Ti attraggono quei mari di creta, grigi, azzurri, verdi, ocra. E' la bizzarria della natura e delle stagioni che li veste di sempre nuovi e diversi abiti. Sono loro, le crete senesi, ma ti si presentano ogni volta altre, magiche e misteriose. Come un canto di sirena attraggono l'ospite, ancor più se intrepido affronta una percorso a piedi tra le mille gobbe e gli anfratti. E la luce, sempre diversa, le avvolge e le rende belle nella rotondità del tempo. Il cammino le svela, e il passo da agile può diventare impossibile se la pioggia cade e trasforma la via in trappola di argilla viscosa, quasi a trattenerti per sempre in sabbie infide.

Cipressi o rovi interrompono la continuità del terreno. Nuvole che corrono nel cielo si proiettano in ombre fuggenti che vestono i campi arati. L'erpice vìola la crosta della madre terra in un segno ossessivo di solchi perfetti. Rari voli di uccelli rompono l'aria e il grido del rapace svela la presenza di una vita difficilmente immaginabile. Lame di luce radente al tramonto tingono di rosa e arancione le mammelle delle crete. Mentre la luce sparata dell'alba le copre di polvere d'oro.
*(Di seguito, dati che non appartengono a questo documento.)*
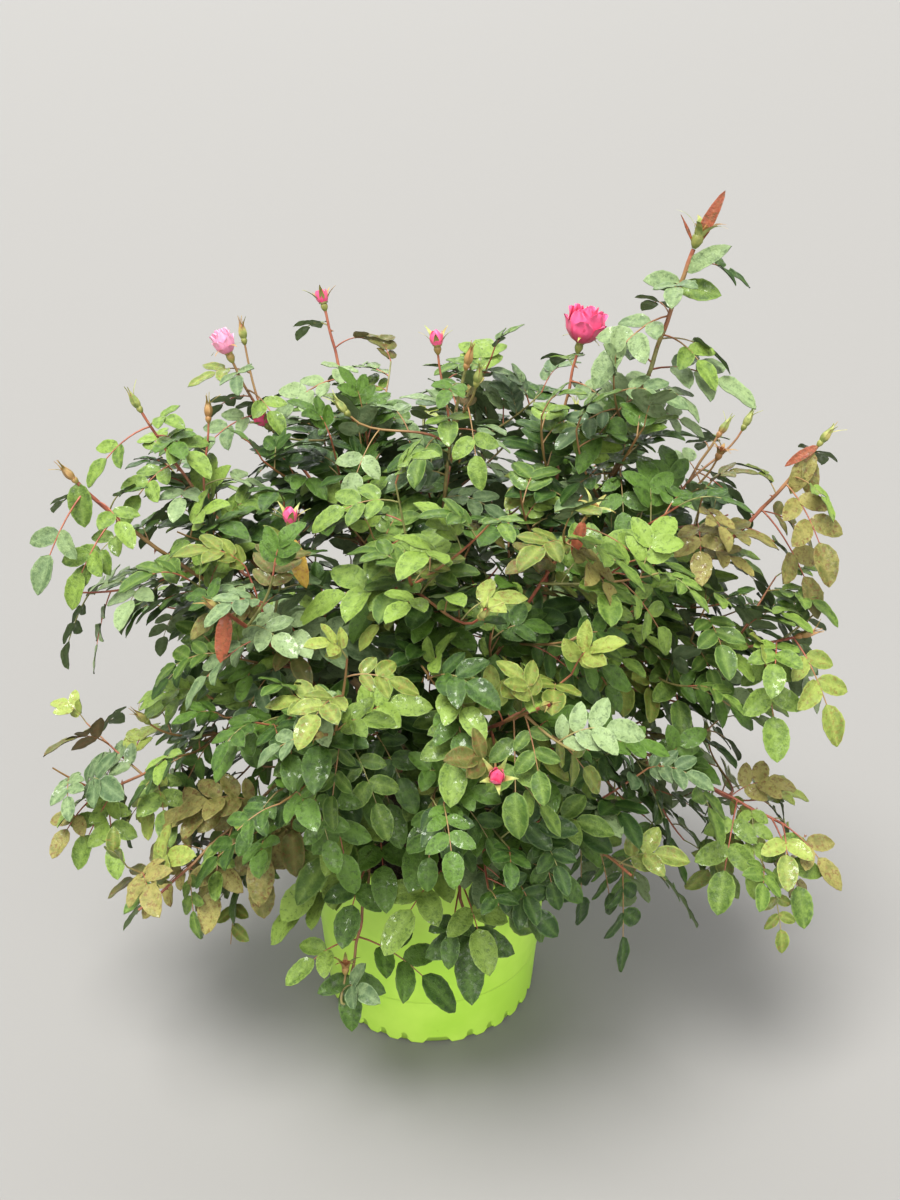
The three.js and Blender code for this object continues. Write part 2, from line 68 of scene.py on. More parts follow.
MUD = (0.10, 0.07, 0.04, 1)

# The rolled rim in section: how far it stands out and its height above the wall, in millimetres
RIM_SECTION = [(0, 0), (2.4, 0.3), (3.3, 1.2), (3.5, 3), (3.5, 5), (3.0, 6.6), (1.9, 7.7), (0.4, 8),
               (-1.2, 7.7), (-1.9, 6.8)]


class Shade:
    """A shader value. Python arithmetic on it adds Math nodes."""

    def __init__(self, material, socket=None):
        self.material = material
        self.socket = socket

    def node(self, kind, settings=None, sockets=None, output=0):
        made = self.material.node_tree.nodes.new(kind)
        for name, value in (settings or {}).items():
            setattr(made, name, value)
        self.fill(made, sockets or {})
        return Shade(self.material, made.outputs[output])

    def fill(self, made, sockets):
        """Gives a node's sockets their numbers and colours, or links from other values."""
        for name, value in sockets.items():
            if isinstance(value, Shade):
                self.material.node_tree.links.new(value.socket, made.inputs[name])
            else:
                made.inputs[name].default_value = value

    def maths(self, operation, *values):
        return self.node("ShaderNodeMath", {"operation": operation}, dict(enumerate(values)))

    def __add__(self, other):
        return self.maths("ADD", self, other)

    def __radd__(self, other):
        return self.maths("ADD", other, self)

    def __sub__(self, other):
        return self.maths("SUBTRACT", self, other)

    def __rsub__(self, other):
        return self.maths("SUBTRACT", other, self)

    def __mul__(self, other):
        return self.maths("MULTIPLY", self, other)

    def __rmul__(self, other):
        return self.maths("MULTIPLY", other, self)

    def __pow__(self, other):
        return self.maths("POWER", self, other)

    def between(self, low, high):
        """Nothing below low and all above high, with a soft step between."""
        ends = {"Value": self, "From Min": low, "From Max": high}
        return self.node("ShaderNodeMapRange", {"interpolation_type": "SMOOTHSTEP"}, ends)

    def blend(self, share, first, second):
        """Colour from first to second as share goes from 0 to 1."""
        return self.node("ShaderNodeMix", {"data_type": "RGBA"}, {0: share, 6: first, 7: second}, 2)

    def noise(self, where, scale, detail=3.0, rough=0.5):
        sockets = {"Vector": where, "Scale": scale, "Detail": detail, "Roughness": rough}
        return self.node("ShaderNodeTexNoise", None, sockets)

    def place(self):
        """Where a point lies on the object, in metres."""
        return self.node("ShaderNodeTexCoord", None, None, 3)

    def kept(self, name):
        """A value that the mesh keeps at each of its points."""
        return self.node("ShaderNodeAttribute", {"attribute_name": name}, None, 2)

    def bump(self, height, strength, distance):
        sockets = {"Height": height, "Strength": strength, "Distance": distance}
        return self.node("ShaderNodeBump", None, sockets)

    def surface(self, sockets):
        """Sets the finish: numbers and colours on the shader itself, varying values by links."""
        self.fill(self.material.node_tree.nodes["Principled BSDF"], sockets)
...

Pochi specchi d'acqua si insinuano nelle loro pieghe e la nutria lenta solca la superficie smeraldo. Paesaggio di nulla, paesaggio di tutto che cattura lo sguardo e rapisce l'animo dell'artista attonito, nella sfida di rendere l'essenza del mutevole paesaggio col tratto del proprio pennello.

Dal catalogo Le Crete, Marzo 2018





Antonio Prete

Storico della Letteratura e Scrittore

Nei dipinti e nei pastelli di Giovanna Consorti è messo in atto un dialogo delle forme con l’assenza. In colui che li osserva una particolare percezione prende campo: il visibile appare per dir così nella sua privazione, abbandonato alla sua solitudine, e per questo se ne sta in una sorta di sospensione, in certo modo al di qua del senso, o alla ricerca di un senso ultimo e nascosto. In questa condizione è l’ umile presenza della terra che si veste di luce e di ombra, si fa colore, linea di paesaggio, incantamento e silenzio. Ecco le geometrie che si cercano, la figurazione del volto che sembra ritrarsi al di qua del visibile, i pastelli che rivelano nella dolcezza delle linee e dei colori il movimento delle crete verso il cielo, un cielo che è in ascolto della terra, dei suoi silenzi, del suo dolore.